▶ What is being asked:
For this exercise, return only the lines from the line containing "head_room, arm_form(LEFT, GLUE_GAP)]))" through the line containing "in imported if", both ends included, exactly as they are.

▶ Data block:
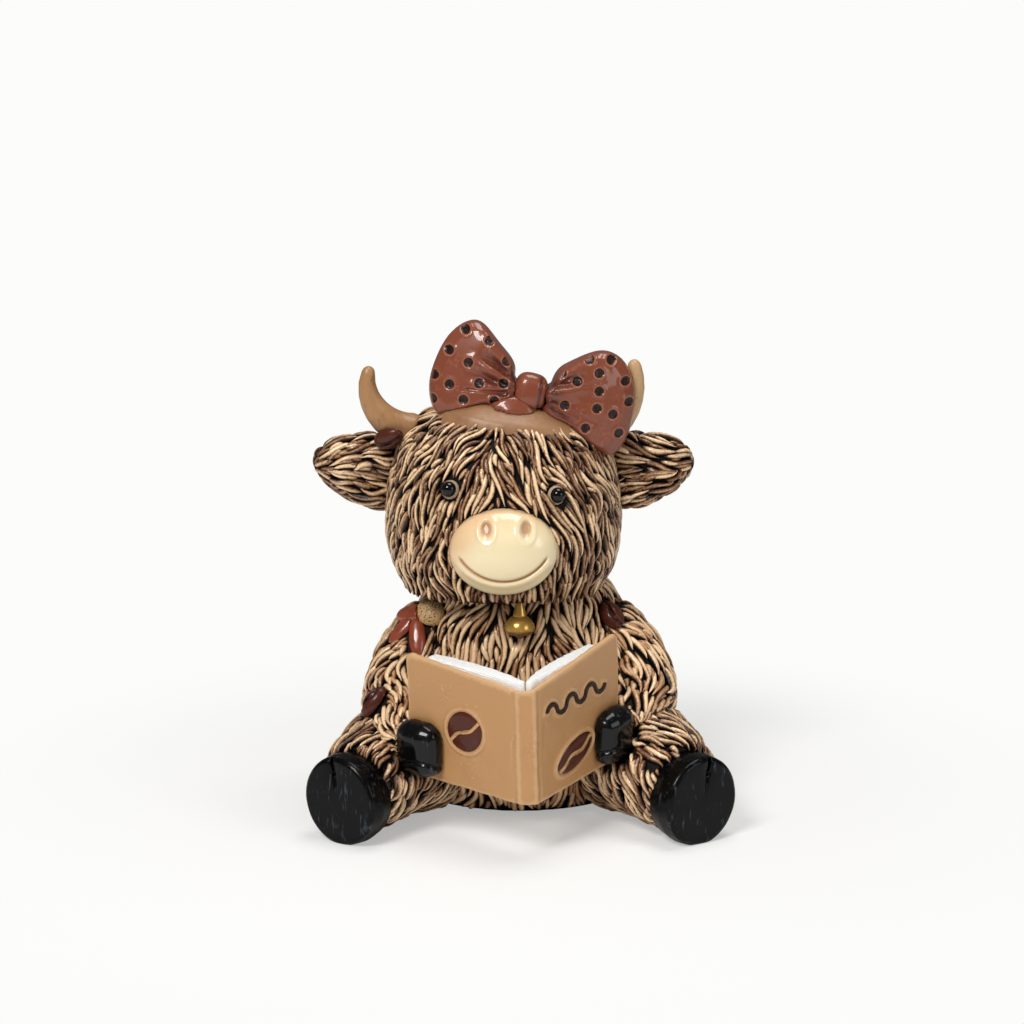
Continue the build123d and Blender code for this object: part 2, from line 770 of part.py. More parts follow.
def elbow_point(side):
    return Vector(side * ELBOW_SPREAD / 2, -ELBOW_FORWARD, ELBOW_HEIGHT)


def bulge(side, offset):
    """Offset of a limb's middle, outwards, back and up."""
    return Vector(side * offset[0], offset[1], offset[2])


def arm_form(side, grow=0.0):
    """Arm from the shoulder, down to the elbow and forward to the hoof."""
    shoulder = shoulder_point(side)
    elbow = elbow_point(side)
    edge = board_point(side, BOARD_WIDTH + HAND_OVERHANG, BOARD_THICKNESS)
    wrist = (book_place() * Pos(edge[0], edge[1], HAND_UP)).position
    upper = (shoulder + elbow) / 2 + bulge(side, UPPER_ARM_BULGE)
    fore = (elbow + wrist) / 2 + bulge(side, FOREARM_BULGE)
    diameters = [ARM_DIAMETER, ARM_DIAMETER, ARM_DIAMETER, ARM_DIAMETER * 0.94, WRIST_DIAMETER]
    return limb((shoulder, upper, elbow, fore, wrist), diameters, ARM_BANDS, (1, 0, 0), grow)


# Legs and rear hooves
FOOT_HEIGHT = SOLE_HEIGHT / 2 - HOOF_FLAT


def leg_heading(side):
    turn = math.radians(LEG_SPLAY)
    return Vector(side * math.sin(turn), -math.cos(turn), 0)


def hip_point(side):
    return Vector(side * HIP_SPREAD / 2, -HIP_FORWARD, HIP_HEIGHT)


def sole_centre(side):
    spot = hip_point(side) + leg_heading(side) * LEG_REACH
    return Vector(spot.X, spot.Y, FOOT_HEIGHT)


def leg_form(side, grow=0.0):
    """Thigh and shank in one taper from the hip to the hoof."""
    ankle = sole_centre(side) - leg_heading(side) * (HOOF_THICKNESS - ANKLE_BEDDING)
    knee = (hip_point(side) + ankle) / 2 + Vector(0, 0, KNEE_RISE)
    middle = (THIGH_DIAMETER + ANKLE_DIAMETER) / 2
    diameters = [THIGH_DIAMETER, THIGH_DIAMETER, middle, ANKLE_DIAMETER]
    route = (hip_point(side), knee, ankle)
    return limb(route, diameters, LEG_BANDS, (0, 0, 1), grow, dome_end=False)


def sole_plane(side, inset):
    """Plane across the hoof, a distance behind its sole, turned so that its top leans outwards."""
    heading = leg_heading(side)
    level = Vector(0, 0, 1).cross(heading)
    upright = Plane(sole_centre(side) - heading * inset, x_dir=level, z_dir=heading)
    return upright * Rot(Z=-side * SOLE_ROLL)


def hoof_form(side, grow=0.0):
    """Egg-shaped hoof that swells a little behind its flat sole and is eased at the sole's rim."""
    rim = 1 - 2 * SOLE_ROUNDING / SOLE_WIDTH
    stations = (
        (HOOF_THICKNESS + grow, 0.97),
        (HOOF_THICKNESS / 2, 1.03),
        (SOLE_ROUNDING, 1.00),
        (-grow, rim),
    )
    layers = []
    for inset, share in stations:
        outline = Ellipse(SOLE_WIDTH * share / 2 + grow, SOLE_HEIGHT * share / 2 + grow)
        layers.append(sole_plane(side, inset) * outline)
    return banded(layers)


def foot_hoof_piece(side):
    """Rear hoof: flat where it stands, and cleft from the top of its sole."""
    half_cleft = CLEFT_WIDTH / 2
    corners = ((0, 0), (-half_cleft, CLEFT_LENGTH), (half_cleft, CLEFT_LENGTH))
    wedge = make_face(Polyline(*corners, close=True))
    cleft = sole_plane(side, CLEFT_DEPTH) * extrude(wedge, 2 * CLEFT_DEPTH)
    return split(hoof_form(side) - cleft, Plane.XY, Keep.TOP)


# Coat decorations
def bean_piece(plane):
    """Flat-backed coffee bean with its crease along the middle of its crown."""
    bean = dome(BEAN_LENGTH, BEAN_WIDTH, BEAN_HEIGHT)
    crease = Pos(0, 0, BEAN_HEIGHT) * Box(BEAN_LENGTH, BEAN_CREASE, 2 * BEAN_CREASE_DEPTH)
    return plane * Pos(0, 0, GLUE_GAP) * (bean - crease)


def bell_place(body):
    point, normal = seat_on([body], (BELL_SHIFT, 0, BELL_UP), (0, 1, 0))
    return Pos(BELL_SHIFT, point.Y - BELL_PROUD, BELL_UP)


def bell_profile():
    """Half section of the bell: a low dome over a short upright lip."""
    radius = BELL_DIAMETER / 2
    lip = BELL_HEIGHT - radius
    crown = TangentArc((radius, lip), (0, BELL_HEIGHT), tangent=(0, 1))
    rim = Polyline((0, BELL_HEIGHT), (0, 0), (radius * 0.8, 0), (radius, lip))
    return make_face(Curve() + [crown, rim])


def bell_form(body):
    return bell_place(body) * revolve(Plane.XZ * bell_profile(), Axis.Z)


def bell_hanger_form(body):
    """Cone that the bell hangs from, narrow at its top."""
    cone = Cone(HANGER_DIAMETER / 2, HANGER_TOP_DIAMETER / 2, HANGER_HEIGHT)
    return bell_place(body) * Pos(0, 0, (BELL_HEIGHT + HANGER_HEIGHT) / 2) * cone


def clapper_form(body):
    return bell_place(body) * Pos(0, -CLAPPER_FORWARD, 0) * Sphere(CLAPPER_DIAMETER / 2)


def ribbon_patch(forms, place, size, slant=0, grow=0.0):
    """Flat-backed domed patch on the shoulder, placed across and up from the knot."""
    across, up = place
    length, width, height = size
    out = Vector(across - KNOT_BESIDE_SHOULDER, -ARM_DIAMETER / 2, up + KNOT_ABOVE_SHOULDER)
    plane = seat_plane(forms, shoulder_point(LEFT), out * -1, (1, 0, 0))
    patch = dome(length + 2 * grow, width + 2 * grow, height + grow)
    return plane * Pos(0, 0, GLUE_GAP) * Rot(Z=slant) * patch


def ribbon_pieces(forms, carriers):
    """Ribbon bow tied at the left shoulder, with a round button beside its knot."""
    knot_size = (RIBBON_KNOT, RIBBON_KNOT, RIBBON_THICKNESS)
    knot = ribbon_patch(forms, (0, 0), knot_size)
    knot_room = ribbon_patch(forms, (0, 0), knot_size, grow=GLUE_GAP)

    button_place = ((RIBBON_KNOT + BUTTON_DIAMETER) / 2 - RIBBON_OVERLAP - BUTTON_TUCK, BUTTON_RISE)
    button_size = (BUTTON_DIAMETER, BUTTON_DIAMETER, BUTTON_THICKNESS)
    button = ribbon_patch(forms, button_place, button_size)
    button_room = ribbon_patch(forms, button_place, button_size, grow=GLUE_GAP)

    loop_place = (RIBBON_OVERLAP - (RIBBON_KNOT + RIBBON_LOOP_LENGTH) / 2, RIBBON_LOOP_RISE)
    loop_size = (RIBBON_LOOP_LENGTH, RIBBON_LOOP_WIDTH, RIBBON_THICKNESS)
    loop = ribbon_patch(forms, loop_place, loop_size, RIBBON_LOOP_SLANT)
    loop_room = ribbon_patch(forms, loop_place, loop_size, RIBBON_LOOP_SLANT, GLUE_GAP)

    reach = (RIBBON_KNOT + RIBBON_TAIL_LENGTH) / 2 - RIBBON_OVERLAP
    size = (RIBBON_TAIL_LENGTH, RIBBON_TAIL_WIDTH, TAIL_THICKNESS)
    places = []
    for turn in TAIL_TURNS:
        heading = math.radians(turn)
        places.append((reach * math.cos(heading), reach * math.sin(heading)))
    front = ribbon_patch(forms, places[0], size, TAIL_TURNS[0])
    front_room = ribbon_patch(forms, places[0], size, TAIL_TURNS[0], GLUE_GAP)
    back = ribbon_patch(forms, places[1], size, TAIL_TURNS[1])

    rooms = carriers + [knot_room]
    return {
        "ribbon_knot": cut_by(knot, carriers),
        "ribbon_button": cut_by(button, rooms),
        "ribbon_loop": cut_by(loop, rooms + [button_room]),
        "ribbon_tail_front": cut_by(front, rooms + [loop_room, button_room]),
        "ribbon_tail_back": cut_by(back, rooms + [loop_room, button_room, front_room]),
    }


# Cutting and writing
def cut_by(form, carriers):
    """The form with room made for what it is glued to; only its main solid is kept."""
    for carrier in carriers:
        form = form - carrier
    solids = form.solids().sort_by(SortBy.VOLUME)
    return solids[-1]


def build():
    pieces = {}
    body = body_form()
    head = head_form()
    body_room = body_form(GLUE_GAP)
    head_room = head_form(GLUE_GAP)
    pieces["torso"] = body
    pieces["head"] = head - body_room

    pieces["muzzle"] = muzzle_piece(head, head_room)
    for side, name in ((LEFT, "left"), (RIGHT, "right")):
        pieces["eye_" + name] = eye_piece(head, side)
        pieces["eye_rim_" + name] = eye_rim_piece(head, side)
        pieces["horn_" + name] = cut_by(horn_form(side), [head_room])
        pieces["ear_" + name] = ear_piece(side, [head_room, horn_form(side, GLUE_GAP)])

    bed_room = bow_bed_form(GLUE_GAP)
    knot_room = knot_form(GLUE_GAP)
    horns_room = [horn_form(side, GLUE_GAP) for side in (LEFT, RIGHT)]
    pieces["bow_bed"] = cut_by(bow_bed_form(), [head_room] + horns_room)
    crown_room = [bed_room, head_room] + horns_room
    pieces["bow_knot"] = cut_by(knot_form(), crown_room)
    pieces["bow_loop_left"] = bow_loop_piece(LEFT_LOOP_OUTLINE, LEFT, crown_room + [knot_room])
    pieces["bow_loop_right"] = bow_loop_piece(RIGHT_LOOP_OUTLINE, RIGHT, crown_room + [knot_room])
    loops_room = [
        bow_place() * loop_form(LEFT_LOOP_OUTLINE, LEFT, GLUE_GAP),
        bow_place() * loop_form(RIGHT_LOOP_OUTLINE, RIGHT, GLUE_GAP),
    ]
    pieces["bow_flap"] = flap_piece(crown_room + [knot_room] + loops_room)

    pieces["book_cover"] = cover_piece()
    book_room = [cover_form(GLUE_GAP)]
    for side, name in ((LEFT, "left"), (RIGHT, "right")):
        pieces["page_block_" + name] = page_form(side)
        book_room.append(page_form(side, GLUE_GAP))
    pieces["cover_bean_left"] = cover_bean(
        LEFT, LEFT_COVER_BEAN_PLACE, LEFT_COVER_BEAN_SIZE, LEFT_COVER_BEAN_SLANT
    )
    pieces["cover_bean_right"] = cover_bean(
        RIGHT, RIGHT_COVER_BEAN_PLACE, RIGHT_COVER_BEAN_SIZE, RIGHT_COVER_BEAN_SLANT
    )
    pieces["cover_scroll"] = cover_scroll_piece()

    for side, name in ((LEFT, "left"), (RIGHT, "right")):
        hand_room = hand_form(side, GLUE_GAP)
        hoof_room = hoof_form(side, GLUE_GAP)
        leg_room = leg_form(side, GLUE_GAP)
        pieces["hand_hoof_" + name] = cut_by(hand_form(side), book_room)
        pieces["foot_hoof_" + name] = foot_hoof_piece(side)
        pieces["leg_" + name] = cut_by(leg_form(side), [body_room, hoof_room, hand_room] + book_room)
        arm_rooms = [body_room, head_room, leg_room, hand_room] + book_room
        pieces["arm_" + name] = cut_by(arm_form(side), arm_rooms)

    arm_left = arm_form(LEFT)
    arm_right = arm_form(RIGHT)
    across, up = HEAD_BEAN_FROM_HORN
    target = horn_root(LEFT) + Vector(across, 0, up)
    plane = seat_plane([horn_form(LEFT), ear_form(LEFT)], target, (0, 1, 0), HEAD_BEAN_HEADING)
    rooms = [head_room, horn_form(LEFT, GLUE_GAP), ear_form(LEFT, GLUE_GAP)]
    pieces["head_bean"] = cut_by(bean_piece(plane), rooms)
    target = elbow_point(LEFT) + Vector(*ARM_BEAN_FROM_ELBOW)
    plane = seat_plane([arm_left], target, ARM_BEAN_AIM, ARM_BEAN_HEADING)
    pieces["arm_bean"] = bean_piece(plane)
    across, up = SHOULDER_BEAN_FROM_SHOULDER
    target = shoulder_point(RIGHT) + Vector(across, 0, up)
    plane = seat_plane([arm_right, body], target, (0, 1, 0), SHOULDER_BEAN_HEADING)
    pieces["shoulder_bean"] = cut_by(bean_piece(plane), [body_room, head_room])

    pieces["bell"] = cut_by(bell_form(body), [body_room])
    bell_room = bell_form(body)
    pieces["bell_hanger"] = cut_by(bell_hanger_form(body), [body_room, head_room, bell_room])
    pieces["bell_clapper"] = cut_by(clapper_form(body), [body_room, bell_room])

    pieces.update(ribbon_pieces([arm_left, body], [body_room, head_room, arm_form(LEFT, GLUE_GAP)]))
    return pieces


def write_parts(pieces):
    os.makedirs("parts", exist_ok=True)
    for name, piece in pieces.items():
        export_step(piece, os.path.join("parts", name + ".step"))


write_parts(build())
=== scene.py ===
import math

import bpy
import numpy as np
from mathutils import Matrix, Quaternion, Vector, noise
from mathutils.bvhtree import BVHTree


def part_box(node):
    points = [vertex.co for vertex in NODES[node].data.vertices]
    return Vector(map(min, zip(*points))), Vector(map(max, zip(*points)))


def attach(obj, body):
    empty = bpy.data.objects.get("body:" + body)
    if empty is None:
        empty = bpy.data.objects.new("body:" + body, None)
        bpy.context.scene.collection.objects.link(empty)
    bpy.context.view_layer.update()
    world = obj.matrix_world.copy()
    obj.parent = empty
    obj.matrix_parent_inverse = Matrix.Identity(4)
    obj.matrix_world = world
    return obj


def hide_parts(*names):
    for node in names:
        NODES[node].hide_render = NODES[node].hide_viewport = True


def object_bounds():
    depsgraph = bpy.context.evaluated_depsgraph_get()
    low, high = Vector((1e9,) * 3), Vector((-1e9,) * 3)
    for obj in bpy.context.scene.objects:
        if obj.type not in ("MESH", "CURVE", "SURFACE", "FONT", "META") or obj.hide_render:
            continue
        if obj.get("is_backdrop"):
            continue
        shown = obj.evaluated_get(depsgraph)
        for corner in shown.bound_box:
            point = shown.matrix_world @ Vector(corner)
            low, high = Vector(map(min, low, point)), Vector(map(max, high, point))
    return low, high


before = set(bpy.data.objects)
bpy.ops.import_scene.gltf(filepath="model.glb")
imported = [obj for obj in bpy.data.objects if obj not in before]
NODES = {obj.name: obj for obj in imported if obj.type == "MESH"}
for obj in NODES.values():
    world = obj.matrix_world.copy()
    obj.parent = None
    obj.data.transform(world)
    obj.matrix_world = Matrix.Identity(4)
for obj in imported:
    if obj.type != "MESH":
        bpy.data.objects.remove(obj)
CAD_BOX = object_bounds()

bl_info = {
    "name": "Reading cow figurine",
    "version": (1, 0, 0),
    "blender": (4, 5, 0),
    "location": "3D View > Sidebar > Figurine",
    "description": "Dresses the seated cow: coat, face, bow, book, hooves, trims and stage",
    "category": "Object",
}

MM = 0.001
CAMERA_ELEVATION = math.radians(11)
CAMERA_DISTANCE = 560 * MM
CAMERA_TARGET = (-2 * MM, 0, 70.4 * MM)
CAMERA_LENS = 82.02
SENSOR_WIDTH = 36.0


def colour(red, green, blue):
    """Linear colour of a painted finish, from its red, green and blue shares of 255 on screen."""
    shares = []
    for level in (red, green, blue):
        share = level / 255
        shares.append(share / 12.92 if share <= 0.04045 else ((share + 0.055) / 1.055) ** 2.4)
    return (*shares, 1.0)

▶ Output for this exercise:
    pieces.update(ribbon_pieces([arm_left, body], [body_room, head_room, arm_form(LEFT, GLUE_GAP)]))
    return pieces


def write_parts(pieces):
    os.makedirs("parts", exist_ok=True)
    for name, piece in pieces.items():
        export_step(piece, os.path.join("parts", name + ".step"))


write_parts(build())
=== scene.py ===
import math

import bpy
import numpy as np
from mathutils import Matrix, Quaternion, Vector, noise
from mathutils.bvhtree import BVHTree


def part_box(node):
    points = [vertex.co for vertex in NODES[node].data.vertices]
    return Vector(map(min, zip(*points))), Vector(map(max, zip(*points)))


def attach(obj, body):
    empty = bpy.data.objects.get("body:" + body)
    if empty is None:
        empty = bpy.data.objects.new("body:" + body, None)
        bpy.context.scene.collection.objects.link(empty)
    bpy.context.view_layer.update()
    world = obj.matrix_world.copy()
    obj.parent = empty
    obj.matrix_parent_inverse = Matrix.Identity(4)
    obj.matrix_world = world
    return obj


def hide_parts(*names):
    for node in names:
        NODES[node].hide_render = NODES[node].hide_viewport = True


def object_bounds():
    depsgraph = bpy.context.evaluated_depsgraph_get()
    low, high = Vector((1e9,) * 3), Vector((-1e9,) * 3)
    for obj in bpy.context.scene.objects:
        if obj.type not in ("MESH", "CURVE", "SURFACE", "FONT", "META") or obj.hide_render:
            continue
        if obj.get("is_backdrop"):
            continue
        shown = obj.evaluated_get(depsgraph)
        for corner in shown.bound_box:
            point = shown.matrix_world @ Vector(corner)
            low, high = Vector(map(min, low, point)), Vector(map(max, high, point))
    return low, high


before = set(bpy.data.objects)
bpy.ops.import_scene.gltf(filepath="model.glb")
imported = [obj for obj in bpy.data.objects if obj not in before]
NODES = {obj.name: obj for obj in imported if obj.type == "MESH"}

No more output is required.